Werke von Reger, Mahler und Zemlinsky

Der Einsiedler

Christoph Prégardien (Bariton), Camerata Vocale Freiburg, Kammerorchester Basel, Ltg. Winfried Toll

Rubrik: CDs
Verlag/Label: Solo Musica
erschienen in: das Orchester 05/2020 , Seite 73

Nicht immer gelingt es so überzeugend, Bekanntes mit Unbekanntem für ein Konzert oder eine CD zusammenzustellen, wie es bei der vorliegenden Neuerscheinung der Fall ist. Mahlers Rückert-Lieder gehören sowohl
in der Klavier- wie in der Orchesterfassung zum Standardliedrepertoire im Übergang von Spätromantik zur frühen Moderne. Zu Unrecht wenig gespielt (bzw. gesungen) werden dagegen die beiden Chorstücke op. 144 von Max Reger (Requiem und Der Einsiedler, der dieser CD ihren Titel gab) sowie der 23. Psalm von Alexander von Zemlinsky, mit denen die Mahler-Lieder programmatisch passend ergänzt wurden.

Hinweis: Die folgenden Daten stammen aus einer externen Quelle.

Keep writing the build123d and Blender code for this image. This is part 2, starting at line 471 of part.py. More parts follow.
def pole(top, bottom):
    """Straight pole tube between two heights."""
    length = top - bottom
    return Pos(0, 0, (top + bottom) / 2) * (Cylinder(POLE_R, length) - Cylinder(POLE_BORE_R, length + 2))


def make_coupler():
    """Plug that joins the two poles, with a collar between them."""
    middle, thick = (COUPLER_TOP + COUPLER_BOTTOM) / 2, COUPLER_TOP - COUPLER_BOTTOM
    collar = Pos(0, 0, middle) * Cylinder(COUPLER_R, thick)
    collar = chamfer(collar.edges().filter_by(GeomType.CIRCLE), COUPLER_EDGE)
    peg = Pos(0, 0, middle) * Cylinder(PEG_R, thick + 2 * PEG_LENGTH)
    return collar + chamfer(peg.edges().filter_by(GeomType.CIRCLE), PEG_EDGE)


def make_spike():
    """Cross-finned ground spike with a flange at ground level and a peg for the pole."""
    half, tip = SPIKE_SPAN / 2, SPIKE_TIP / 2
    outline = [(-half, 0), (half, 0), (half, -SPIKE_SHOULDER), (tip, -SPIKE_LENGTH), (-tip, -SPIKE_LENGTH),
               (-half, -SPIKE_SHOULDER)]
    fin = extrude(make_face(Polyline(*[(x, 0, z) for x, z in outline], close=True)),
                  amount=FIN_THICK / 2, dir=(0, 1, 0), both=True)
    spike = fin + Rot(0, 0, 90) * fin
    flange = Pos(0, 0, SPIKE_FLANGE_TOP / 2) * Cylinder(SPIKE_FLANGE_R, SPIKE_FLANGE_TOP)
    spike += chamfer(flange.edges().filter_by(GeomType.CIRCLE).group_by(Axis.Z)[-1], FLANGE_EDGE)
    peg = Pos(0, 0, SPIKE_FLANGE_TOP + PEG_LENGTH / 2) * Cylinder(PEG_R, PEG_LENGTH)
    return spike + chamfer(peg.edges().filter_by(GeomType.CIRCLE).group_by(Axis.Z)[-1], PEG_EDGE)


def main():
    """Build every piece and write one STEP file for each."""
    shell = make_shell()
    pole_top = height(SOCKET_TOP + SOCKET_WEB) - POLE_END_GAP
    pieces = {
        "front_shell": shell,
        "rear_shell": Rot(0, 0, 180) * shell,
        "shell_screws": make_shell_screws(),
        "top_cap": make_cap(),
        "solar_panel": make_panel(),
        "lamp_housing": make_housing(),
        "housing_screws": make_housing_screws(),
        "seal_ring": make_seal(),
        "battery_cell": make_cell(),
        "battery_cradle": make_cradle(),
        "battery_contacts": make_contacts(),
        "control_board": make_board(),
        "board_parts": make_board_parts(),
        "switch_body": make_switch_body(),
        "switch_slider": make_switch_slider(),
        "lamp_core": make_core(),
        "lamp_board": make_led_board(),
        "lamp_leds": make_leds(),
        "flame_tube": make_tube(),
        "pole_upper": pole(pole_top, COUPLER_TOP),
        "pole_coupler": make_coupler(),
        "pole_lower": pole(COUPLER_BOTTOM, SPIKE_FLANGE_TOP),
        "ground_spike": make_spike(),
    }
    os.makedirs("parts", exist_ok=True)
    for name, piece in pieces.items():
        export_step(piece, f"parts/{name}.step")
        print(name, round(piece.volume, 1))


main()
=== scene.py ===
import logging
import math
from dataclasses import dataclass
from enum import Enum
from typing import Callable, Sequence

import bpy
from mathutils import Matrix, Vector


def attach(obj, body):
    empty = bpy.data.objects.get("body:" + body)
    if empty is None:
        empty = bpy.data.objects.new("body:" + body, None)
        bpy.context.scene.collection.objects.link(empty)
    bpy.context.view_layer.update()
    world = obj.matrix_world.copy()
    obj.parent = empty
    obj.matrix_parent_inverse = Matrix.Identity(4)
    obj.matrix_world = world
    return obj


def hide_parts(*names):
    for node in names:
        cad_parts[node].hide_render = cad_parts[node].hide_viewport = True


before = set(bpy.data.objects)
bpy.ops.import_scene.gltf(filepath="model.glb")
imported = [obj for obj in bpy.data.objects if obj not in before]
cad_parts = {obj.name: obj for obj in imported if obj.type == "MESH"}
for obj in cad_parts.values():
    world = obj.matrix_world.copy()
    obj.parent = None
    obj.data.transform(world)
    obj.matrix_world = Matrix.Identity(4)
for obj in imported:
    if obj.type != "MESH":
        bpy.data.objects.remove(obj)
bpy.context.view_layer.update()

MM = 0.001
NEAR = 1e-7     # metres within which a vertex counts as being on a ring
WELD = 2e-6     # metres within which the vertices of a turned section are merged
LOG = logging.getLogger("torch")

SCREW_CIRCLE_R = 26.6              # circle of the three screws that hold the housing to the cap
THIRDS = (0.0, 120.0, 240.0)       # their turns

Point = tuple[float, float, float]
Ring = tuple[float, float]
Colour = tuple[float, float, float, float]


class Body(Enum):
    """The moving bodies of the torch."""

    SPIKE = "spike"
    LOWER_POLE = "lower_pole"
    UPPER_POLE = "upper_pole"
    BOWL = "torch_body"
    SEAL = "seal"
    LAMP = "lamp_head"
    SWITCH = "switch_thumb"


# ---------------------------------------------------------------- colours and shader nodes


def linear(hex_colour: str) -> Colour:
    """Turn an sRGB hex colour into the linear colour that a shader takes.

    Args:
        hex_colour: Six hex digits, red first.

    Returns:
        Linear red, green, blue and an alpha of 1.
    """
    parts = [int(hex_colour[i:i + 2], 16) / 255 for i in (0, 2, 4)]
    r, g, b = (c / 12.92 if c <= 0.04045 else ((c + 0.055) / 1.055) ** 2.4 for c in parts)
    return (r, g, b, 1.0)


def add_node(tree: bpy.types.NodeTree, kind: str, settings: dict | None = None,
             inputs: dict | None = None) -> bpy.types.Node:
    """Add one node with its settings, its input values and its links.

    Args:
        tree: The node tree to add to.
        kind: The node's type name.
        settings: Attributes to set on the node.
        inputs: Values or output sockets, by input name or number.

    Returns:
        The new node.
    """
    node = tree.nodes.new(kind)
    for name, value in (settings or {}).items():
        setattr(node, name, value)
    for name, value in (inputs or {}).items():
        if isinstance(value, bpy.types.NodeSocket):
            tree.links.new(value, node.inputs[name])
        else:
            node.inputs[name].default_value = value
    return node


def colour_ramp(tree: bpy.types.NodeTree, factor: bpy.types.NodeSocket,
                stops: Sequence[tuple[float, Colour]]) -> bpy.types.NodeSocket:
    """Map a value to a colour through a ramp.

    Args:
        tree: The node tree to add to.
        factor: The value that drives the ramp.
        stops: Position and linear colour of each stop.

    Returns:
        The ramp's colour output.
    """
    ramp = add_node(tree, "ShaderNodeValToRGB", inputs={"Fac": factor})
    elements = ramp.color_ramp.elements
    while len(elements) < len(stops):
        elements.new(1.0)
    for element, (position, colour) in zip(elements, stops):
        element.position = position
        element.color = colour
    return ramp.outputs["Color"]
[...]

Regers Werke waren der Anlass für das diesem Livemitschnitt zugrunde liegende Konzert im Reger-Jahr 2016, für das Winfried Toll vom Verband Deutscher Konzertchöre die Auszeichnung für das beste Programm „In Memoriam Max Reger“ erhielt.
Allerdings gibt es ein Aber, das je nach Sichtweise der Hörenden entweder als Pluspunkt oder als Manko empfunden werden kann: Alle hier eingespielten Werke sind nämlich nicht in ihrer Originalgestalt, sondern in einer Bearbeitung für reduziertes Instrumentalensemble eingespielt. Im Fall von Zemlinskys Werk griff man zur Fassung von Erwin Stein, der als Bearbeiter im Schönberg-Zirkel noch heute einen Namen hat. Die übrigen Werke wurden von Gerd Müller-Hornbach arrangiert.

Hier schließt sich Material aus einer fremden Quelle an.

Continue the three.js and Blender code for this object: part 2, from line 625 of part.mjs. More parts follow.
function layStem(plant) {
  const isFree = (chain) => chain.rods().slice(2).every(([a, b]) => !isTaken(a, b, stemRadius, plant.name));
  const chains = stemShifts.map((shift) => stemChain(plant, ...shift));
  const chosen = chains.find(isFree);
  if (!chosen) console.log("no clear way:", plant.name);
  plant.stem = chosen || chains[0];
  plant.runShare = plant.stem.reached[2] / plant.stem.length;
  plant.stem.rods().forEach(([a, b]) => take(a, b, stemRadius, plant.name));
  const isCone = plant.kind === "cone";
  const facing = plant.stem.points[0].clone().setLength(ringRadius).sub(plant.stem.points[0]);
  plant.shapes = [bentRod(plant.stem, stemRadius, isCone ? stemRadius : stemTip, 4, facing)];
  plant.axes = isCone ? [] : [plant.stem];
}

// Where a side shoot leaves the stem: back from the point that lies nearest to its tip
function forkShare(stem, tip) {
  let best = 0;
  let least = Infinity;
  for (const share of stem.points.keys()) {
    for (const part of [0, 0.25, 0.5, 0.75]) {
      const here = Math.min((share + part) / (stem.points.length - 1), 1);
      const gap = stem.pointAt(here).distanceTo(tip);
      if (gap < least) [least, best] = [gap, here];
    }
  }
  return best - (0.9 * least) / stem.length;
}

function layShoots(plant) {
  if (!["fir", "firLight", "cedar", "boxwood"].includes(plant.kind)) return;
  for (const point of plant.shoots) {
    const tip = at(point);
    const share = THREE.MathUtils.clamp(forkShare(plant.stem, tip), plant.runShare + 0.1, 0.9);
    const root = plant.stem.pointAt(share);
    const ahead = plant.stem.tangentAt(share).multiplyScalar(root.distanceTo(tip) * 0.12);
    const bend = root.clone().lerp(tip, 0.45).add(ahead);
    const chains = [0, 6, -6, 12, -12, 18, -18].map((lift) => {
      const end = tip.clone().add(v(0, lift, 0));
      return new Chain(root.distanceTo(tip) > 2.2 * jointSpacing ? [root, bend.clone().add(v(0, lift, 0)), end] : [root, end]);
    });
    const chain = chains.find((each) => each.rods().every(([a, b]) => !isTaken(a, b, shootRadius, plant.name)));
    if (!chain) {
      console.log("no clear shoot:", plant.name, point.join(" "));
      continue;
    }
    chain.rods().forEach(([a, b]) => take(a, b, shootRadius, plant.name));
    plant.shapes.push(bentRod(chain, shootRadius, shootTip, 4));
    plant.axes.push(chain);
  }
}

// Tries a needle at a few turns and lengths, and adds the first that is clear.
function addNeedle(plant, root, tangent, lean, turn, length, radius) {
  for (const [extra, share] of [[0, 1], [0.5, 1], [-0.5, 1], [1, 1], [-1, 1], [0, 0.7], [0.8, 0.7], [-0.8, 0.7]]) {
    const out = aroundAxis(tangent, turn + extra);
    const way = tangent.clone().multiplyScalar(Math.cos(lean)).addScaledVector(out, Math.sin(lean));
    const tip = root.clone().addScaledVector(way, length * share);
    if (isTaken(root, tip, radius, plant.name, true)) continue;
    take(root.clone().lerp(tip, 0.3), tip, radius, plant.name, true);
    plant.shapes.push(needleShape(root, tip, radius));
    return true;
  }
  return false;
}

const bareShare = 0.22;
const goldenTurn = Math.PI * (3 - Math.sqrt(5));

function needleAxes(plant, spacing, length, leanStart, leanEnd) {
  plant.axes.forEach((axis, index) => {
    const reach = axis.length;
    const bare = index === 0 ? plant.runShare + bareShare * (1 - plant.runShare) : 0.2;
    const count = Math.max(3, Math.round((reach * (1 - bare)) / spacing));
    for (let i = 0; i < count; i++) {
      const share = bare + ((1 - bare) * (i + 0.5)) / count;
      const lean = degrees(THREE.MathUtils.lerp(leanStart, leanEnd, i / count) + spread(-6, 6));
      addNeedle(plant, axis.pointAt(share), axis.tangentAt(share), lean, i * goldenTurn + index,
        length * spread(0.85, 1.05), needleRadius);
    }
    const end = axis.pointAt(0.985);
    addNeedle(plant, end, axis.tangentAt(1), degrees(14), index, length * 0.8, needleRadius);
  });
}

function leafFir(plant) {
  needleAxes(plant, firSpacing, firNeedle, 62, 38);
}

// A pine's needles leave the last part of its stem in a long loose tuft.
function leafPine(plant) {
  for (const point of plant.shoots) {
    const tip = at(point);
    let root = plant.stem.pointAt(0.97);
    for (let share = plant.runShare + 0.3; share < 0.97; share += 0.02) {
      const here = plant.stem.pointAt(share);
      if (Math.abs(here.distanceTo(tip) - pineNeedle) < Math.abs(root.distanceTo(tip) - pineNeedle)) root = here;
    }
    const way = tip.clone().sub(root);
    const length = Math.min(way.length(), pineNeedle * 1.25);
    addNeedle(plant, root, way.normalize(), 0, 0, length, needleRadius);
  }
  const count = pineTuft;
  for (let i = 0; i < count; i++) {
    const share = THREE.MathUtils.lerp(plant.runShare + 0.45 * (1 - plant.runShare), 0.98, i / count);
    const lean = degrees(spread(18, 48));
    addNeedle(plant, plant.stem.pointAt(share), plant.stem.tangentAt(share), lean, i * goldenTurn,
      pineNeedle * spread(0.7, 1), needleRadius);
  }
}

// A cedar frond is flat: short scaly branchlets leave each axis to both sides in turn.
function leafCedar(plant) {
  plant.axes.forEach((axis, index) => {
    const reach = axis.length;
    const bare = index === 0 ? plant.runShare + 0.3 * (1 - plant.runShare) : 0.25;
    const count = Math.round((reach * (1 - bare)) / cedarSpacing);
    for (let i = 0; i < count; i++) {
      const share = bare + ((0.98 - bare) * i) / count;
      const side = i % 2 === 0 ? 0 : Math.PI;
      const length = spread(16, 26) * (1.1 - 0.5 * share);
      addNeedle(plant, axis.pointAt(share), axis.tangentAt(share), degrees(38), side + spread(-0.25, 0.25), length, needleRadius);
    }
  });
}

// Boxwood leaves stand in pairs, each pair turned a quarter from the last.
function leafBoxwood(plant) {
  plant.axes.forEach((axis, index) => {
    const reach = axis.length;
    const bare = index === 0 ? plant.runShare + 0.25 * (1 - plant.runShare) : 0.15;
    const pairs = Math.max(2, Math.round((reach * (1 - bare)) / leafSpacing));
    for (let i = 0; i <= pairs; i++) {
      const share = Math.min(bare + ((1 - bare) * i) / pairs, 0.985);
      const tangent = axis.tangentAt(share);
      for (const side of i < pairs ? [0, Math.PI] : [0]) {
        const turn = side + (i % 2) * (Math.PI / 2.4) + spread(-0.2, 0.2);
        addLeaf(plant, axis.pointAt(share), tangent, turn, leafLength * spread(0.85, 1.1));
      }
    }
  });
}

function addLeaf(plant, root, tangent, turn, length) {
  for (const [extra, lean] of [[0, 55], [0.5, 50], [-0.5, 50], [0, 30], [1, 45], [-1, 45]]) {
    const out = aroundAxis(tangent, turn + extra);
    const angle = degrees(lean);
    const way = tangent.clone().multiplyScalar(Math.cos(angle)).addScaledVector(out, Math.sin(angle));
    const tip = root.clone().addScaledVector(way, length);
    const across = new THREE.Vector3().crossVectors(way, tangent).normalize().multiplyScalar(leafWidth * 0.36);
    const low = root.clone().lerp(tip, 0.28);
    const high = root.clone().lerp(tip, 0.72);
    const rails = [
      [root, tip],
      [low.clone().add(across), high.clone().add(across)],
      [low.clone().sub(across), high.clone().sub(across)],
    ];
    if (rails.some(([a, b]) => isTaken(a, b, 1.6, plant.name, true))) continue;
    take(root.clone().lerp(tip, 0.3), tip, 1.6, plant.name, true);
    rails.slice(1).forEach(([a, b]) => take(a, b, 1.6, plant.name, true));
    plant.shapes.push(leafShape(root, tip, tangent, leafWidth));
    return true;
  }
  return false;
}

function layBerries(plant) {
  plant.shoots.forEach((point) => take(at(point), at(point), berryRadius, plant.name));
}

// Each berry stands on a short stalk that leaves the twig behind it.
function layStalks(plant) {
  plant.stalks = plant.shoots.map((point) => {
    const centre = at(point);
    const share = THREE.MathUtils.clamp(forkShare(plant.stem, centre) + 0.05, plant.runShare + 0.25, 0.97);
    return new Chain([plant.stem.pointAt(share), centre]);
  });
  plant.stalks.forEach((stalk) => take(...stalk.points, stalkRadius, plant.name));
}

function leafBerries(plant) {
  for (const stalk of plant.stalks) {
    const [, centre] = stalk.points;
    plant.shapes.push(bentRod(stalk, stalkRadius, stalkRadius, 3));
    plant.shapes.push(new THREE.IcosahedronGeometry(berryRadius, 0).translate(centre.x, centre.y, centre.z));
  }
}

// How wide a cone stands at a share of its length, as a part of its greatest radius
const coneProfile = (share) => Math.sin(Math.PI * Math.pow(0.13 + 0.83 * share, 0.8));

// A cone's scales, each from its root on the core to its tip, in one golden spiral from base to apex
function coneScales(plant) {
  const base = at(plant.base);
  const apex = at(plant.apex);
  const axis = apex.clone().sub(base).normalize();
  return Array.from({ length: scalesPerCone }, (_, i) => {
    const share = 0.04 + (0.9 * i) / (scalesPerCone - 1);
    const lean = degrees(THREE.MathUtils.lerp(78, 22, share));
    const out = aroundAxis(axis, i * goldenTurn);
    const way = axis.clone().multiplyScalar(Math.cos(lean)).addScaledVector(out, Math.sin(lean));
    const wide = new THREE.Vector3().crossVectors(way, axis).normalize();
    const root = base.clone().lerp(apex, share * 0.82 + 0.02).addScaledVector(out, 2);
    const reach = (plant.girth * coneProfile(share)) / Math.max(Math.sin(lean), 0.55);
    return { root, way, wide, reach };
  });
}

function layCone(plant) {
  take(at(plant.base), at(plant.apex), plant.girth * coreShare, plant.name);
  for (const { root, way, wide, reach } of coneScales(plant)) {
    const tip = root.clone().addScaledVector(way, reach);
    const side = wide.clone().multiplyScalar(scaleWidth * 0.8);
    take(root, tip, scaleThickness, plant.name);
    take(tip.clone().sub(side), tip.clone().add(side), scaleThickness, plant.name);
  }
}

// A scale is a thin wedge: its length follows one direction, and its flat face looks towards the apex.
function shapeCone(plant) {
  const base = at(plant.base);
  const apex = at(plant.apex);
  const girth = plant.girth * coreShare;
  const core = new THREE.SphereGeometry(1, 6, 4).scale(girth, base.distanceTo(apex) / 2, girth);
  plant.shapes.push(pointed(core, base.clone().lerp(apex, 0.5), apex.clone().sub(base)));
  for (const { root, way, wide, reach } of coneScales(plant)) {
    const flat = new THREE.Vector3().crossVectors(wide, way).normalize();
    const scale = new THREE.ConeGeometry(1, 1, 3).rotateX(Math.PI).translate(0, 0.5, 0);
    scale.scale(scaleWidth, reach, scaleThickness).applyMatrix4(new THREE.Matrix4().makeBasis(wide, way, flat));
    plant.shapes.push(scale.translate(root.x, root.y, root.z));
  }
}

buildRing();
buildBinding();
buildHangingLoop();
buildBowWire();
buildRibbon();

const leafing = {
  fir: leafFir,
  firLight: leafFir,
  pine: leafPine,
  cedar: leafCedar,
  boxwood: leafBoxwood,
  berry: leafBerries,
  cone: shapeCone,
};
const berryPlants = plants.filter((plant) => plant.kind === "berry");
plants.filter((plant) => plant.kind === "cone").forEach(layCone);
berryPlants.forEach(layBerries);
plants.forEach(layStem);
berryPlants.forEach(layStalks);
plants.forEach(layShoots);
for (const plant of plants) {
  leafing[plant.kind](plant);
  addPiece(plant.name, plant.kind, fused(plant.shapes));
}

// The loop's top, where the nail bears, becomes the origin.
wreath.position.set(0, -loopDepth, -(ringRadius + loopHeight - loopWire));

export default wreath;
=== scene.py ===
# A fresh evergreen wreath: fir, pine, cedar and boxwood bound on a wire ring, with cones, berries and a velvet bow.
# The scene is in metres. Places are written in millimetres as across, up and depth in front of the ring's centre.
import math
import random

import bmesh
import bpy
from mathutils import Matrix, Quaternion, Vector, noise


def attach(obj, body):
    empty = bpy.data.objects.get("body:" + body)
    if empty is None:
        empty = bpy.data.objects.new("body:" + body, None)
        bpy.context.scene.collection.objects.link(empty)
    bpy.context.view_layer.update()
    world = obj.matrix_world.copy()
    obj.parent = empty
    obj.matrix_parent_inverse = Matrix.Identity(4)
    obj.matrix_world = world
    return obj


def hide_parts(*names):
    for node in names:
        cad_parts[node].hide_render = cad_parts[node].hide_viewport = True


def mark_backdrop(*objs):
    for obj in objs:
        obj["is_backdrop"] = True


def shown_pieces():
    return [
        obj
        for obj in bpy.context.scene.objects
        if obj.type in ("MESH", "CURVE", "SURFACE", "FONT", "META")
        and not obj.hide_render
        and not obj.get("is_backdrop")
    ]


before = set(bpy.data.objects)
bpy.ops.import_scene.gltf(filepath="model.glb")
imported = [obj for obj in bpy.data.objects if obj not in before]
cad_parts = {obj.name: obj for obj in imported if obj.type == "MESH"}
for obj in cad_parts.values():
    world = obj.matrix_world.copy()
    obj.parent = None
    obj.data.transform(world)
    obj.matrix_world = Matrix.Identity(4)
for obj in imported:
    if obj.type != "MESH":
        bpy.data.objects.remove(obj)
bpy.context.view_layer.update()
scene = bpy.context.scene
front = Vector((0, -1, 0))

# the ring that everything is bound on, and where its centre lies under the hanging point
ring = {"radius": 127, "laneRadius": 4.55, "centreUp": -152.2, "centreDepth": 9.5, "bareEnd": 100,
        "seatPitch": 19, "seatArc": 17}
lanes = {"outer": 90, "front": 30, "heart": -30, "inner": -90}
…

Nichtsdestoweniger sind alle Bearbeitungen gut gelungen, kommen den kammermusikalisch filigranen Aspekten der Partituren entgegen und vermögen in ihrer Durchsichtigkeit manche Details und harmonische Schärfe besser zu Gehör zu bringen, als es mit großen Orchestern in der Regel der Fall ist. Das Kammerorchesters Basel macht seine Sache dabei ganz ausgezeichnet. Durch die Bearbeitungen nähern sich die Werke in klanglicher Hinsicht einander an – auch dies mag als Manko oder Pluspunkt gewertet werden – und bringen die modernen Züge deutlich zutage, die in den Kompositionen enthalten sind.
Ob man nun die Bearbeitungen gutheißt oder nicht: Nicht nur die drei Chorwerke sichern der CD einen hohen Repertoirewert, sondern auch die Interpretation der Mahler’schen Lieder (und der Soli bei Reger) durch Christoph Prégardien, der mit seiner weichen und warm timbrierten Stimme eine intime Deutung mit hoher Textverständlichkeit zu verbinden weiß, gleichwohl auch kraftvolleren Passagen in Um Mitternacht nichts schuldig bleibt.

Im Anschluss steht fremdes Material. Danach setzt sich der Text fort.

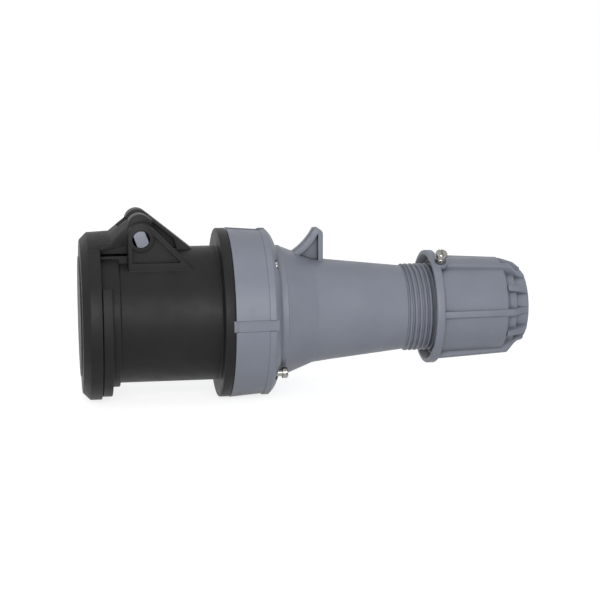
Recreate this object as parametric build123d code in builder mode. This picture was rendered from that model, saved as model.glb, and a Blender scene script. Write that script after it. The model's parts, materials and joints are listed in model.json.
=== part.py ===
"""Industrial power coupler: a pin and sleeve cable socket with a sprung lid.

Millimetres, +Z up. The axis of the coupler is X. The origin is the centre of
the socket's mouth, -X faces the plug and the cable leaves towards +X. The
hinge of the lid and the hook of the housing are on top.
"""

import math
import os

from build123d import *

os.makedirs("parts", exist_ok=True)

# Socket tube and its rings
plug_sleeve_r = 43.6        # outside of the sleeve of the plug that enters
sleeve_clearance = 0.7
shell_wall = 3.5
shell_bore_r = plug_sleeve_r + sleeve_clearance
shell_r = shell_bore_r + shell_wall
shell_length = 97.1         # mouth to the joint with the cable housing
mouth_ring_r = 50.6
mouth_ring_end = 20.1
bayonet_ring_r = 57.3
bayonet_ring_start = 7.6
bayonet_ring_end = 14.6
bayonet_gap_angle = 28.0    # where the ring ends, above the horizontal
flange_r = 60.2
flange_thickness = 7.3
flange_round = 1.2
keyway_width = 8.0
keyway_depth = 1.8
sleeve_depth = 61.0         # how far the plug's sleeve goes in
ledge_thickness = 9.0

# Lid
lid_r = 59.2
lid_wall = 3.5
lid_chamfer = 5.2
lid_gap = 0.3               # lid rim to bayonet ring
gasket_thickness = 2.4
gasket_gap = 0.1
gasket_width = 5.0
disc_r = 42.3
disc_height = 1.0

# Hinge
pin_x = 35.4
pin_over_tube = 6.9         # hinge axis over the mouth ring
pin_r = 4.9
pin_flats = 7.1
pin_lean = 20.0             # degrees, how far the flats lean
pin_clearance = 0.08
ear_inner_y = 25.0
ear_thickness = 7.0
ear_arch_r = 9.2
ear_arch_rise = 2.0         # arch centre above the pin
ear_diagonal_angle = 45.8
ear_rib = 3.0
ear_sill = 2.4              # solid strip of the ear over the tube
ear_panel_depth = 3.2
ear_boss_wall = 2.8
knuckle_crown_r = 17.5
knuckle_front_r = 16.0
knuckle_heel_r = 13.3
knuckle_front_angle = 136.0 # these four are turned from +X about the pin
crown_front_angle = 122.0
crown_rear_angle = 90.0
heel_angle = 51.4
knuckle_side_gap = 0.8
knuckle_hub_r = 8.3
arm_gap = 1.5               # arm over the mouth ring
arm_front_thickness = 4.8
arm_slope = 37.8
arm_blend_r = 6.0

# Ridge of the shell behind the knuckle
ridge_half = 10.0
ridge_gap = 0.8             # knuckle to ridge as the lid swings
ridge_drop_angle = 38.3
ridge_foot_gap = 30.5       # from the pin to where the ridge meets the tube

# Lid spring
wire_r = 0.8
spring_clearance = 0.8      # coil to pin
spring_pitch = 2.2
spring_turns = 5
spring_leg = 13.0
slot_half = 9.0
seat_gap = 0.1              # leg of the spring to what it presses on

# Contacts
contact_circle_r = 24.0
contact_count = 5
phase_pin_r = 5.0
earth_pin_r = 6.0
pilot_pin_r = 3.0
contact_wall = 1.8
pin_fit = 0.05
contact_front_x = 13.0
earth_front_x = 9.0
pilot_front_x = 24.0
contact_bore_depth = 46.0
finger_slot = 1.2
finger_length = 22.0
finger_ring_x = 4.0         # ring spring behind the front of the tube
finger_ring_width = 3.0
finger_ring_depth = 0.7
collar_step = 1.6
collar_length = 3.0
barrel_length = 29.0
barrel_step = 0.8
wire_bore_depth = 19.0
barrel_wall = 2.3
terminal_screw_r = 3.0
terminal_screw_spacing = 8.5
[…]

Die Camerata Vocale Freiburg besticht durch ihre klangintensiven Darstellungen, eine breit angelegte und differenzierte Dynamik sowie ein schönes Legato. Winfried Toll sind mit seinem Vokal- und Instrumentalensemble intensive und emotionale Deutungen gelungen.
Für alle Freunde der Vokalmusik aus dem Anfang des vergangenen Jahrhunderts ist diese Neuerscheinung, die auf drei zu Unrecht vernachlässigte Chorwerke hinweist, ein Muss.